Short exercise
Emit the exact text of every line from the line with "Write part 3" to the line with "return piece", both ends included. No other output is expected.

>> Begin Data provided

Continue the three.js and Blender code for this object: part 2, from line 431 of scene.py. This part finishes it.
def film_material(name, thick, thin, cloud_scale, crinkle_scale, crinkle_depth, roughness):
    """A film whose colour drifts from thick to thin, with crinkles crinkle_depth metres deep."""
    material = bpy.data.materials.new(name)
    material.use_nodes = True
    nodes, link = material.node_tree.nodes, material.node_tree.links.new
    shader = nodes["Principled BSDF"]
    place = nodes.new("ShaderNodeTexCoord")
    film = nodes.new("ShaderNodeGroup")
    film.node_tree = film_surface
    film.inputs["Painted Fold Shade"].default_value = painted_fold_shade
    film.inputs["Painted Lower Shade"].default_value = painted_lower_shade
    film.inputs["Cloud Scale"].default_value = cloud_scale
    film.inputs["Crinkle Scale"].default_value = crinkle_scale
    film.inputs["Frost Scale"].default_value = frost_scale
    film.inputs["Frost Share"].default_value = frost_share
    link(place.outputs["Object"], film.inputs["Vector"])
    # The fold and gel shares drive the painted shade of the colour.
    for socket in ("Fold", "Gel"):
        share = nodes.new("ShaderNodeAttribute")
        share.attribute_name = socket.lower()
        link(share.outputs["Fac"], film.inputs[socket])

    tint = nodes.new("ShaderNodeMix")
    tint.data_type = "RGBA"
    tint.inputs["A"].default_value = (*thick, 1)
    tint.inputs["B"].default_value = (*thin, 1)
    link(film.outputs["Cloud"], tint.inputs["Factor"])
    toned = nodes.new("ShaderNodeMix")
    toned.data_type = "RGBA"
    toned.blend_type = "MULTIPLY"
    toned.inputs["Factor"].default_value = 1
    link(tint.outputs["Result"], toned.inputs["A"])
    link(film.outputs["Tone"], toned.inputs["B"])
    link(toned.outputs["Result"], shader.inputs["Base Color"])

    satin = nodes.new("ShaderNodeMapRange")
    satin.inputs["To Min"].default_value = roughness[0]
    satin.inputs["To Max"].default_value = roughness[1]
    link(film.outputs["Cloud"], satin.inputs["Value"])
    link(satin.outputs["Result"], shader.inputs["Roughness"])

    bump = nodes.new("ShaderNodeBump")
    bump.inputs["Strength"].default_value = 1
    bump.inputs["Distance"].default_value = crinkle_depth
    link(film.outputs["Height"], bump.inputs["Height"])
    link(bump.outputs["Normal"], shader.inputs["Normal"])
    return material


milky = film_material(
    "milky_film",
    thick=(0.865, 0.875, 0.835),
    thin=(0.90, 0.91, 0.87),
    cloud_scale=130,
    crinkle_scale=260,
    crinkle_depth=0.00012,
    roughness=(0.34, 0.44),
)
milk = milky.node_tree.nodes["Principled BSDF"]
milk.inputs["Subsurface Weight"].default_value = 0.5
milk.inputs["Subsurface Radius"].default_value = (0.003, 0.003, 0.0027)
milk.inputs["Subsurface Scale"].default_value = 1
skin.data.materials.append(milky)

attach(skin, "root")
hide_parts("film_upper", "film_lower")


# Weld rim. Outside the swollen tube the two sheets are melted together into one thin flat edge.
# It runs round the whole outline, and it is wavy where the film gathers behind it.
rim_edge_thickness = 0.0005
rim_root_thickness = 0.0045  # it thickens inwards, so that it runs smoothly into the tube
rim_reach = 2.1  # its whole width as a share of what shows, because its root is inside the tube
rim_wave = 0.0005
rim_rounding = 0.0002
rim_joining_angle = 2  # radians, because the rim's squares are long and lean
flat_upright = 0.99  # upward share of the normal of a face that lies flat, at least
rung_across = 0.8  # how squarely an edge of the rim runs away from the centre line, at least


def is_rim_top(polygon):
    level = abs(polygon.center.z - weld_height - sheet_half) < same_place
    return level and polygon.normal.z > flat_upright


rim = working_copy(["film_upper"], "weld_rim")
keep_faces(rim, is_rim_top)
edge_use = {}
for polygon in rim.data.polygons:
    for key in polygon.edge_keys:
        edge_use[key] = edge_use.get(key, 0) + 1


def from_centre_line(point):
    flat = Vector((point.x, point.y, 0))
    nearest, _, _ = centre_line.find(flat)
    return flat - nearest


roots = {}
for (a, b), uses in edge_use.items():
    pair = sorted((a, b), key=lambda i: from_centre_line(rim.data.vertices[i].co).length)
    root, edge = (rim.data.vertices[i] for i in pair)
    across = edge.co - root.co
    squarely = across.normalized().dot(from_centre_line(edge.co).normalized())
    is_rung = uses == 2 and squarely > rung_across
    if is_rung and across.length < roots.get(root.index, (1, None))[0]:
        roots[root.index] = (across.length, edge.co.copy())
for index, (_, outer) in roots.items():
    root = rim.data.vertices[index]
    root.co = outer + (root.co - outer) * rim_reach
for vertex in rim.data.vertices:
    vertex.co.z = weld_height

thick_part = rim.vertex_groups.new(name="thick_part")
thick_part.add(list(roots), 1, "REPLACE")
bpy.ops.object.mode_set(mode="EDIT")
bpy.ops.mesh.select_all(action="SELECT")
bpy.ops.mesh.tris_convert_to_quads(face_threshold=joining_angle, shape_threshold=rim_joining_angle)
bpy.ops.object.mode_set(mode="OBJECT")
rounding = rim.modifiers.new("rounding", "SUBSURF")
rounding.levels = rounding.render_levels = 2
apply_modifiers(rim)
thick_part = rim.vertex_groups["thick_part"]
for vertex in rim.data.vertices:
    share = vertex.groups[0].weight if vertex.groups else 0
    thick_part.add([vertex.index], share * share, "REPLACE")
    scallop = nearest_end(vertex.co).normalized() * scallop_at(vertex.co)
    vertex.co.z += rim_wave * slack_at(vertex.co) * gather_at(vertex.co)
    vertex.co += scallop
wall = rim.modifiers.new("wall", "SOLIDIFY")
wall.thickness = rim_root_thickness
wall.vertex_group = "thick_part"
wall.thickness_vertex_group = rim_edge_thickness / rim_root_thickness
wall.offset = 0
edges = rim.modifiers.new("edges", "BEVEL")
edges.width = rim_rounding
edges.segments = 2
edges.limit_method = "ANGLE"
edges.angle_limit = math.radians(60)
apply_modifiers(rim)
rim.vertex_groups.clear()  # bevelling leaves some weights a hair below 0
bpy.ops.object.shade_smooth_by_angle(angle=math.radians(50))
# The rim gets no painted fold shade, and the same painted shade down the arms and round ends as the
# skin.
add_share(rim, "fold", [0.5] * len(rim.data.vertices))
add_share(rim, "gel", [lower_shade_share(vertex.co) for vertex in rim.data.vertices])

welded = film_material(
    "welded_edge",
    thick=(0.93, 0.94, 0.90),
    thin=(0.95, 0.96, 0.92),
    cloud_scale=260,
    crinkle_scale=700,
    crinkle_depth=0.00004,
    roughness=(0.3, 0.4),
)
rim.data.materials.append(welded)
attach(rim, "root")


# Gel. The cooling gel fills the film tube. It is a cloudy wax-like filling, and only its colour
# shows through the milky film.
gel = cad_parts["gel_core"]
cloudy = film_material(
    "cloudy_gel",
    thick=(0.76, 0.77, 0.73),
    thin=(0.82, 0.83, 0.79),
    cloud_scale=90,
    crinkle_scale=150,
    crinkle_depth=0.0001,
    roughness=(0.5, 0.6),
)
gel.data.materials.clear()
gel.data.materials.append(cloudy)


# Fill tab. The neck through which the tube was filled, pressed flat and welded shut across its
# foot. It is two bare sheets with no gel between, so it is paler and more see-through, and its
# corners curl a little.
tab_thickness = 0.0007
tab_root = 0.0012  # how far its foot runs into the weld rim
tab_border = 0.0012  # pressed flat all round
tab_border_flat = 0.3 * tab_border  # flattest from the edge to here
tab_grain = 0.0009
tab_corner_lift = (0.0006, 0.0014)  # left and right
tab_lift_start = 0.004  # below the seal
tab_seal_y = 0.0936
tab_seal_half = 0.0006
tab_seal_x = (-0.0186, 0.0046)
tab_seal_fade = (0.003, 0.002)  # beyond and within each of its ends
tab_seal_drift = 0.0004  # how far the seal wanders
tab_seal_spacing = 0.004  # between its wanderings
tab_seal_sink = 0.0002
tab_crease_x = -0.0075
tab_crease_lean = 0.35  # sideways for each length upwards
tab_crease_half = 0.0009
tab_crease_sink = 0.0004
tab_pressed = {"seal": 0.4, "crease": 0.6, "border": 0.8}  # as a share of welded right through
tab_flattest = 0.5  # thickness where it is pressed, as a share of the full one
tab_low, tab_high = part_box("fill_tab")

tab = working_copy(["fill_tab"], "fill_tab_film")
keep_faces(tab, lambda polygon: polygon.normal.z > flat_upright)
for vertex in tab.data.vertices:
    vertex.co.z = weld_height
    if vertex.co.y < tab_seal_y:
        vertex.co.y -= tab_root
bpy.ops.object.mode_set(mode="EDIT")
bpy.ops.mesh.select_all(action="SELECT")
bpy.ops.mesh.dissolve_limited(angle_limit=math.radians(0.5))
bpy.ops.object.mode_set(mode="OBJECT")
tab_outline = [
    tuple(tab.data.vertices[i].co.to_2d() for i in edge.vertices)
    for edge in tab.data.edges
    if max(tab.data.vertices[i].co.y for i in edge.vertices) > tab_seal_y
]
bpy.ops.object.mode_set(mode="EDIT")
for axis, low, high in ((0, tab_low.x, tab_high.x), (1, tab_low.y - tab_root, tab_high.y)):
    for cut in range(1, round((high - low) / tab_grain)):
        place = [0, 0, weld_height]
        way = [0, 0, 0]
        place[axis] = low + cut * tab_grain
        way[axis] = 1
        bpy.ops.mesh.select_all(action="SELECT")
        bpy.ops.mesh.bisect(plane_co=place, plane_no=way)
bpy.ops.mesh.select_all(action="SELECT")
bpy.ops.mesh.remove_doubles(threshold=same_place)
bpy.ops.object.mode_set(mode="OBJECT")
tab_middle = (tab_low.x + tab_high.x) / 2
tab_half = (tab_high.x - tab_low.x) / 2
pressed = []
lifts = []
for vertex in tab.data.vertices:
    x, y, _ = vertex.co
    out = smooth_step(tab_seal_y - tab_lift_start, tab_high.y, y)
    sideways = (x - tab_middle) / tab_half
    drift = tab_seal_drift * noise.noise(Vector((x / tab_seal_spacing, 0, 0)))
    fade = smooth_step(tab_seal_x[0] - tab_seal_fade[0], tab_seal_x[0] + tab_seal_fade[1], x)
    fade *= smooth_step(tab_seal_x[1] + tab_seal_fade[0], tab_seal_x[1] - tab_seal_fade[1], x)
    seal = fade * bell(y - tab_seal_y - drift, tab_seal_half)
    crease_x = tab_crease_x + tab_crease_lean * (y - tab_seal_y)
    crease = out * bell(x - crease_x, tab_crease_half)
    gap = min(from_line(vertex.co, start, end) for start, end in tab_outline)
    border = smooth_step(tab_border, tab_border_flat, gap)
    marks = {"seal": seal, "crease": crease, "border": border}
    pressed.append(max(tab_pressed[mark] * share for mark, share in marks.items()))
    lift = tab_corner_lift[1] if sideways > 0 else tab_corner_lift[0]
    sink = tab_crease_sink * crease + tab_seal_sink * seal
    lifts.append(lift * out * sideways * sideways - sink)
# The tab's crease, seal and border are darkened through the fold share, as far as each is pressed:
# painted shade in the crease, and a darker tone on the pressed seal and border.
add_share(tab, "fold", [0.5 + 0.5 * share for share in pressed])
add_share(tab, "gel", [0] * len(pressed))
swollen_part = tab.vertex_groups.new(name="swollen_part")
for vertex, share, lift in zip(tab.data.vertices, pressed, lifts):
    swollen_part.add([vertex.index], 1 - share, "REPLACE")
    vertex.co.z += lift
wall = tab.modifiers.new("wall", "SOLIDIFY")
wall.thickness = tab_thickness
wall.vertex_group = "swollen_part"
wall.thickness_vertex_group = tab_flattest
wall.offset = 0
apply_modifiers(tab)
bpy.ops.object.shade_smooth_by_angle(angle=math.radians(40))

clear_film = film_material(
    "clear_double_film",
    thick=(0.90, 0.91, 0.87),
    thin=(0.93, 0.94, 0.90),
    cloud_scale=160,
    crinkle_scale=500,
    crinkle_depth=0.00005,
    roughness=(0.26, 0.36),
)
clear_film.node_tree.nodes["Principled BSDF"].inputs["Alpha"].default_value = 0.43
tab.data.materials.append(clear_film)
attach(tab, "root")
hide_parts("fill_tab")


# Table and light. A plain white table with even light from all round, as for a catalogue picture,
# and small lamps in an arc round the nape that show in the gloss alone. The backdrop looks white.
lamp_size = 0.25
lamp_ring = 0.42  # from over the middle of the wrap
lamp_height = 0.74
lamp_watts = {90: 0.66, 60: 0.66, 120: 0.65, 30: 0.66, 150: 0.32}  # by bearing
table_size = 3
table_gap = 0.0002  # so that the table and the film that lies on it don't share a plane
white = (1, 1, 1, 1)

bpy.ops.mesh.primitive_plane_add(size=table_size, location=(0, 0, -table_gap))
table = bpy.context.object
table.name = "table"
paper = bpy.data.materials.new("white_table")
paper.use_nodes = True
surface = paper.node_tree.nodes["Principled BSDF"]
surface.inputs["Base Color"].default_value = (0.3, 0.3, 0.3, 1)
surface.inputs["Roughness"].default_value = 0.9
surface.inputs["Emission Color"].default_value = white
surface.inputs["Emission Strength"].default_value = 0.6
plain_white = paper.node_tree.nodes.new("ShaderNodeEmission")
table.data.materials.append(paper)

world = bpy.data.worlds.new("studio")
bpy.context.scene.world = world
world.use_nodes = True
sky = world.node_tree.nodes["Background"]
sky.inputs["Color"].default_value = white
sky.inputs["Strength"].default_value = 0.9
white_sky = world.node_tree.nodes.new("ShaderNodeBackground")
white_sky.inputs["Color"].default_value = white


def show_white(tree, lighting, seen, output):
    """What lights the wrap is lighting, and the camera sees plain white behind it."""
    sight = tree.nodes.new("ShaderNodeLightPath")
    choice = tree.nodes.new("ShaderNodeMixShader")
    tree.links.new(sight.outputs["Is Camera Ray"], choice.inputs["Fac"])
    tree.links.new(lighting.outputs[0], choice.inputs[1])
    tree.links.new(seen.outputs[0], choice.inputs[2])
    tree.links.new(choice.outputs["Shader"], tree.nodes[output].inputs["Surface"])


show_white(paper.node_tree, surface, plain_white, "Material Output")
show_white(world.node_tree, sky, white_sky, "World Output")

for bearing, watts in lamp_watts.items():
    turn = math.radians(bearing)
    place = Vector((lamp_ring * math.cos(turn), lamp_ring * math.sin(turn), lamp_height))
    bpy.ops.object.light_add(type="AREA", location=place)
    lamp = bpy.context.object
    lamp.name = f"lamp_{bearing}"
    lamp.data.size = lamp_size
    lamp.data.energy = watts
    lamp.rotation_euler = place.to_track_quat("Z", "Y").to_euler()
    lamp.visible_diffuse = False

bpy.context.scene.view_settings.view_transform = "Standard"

>> End Data provided
>> Begin Data provided

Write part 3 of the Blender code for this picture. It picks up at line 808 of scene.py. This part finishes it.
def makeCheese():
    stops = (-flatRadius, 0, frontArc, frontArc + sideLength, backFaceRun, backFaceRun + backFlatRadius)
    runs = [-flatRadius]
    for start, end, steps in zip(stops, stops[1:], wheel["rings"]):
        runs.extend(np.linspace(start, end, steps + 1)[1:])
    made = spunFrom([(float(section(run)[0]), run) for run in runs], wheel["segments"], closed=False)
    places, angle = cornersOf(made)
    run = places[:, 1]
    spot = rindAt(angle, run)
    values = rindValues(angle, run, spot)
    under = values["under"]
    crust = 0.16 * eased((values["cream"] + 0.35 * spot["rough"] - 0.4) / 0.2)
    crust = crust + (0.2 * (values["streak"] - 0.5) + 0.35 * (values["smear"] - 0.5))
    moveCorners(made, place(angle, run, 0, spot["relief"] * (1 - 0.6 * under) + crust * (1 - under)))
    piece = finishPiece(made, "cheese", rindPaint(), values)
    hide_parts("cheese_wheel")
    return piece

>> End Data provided

Task output
Write part 3 of the Blender code for this picture. It picks up at line 808 of scene.py. This part finishes it.
def makeCheese():
    stops = (-flatRadius, 0, frontArc, frontArc + sideLength, backFaceRun, backFaceRun + backFlatRadius)
    runs = [-flatRadius]
    for start, end, steps in zip(stops, stops[1:], wheel["rings"]):
        runs.extend(np.linspace(start, end, steps + 1)[1:])
    made = spunFrom([(float(section(run)[0]), run) for run in runs], wheel["segments"], closed=False)
    places, angle = cornersOf(made)
    run = places[:, 1]
    spot = rindAt(angle, run)
    values = rindValues(angle, run, spot)
    under = values["under"]
    crust = 0.16 * eased((values["cream"] + 0.35 * spot["rough"] - 0.4) / 0.2)
    crust = crust + (0.2 * (values["streak"] - 0.5) + 0.35 * (values["smear"] - 0.5))
    moveCorners(made, place(angle, run, 0, spot["relief"] * (1 - 0.6 * under) + crust * (1 - under)))
    piece = finishPiece(made, "cheese", rindPaint(), values)
    hide_parts("cheese_wheel")
    return piece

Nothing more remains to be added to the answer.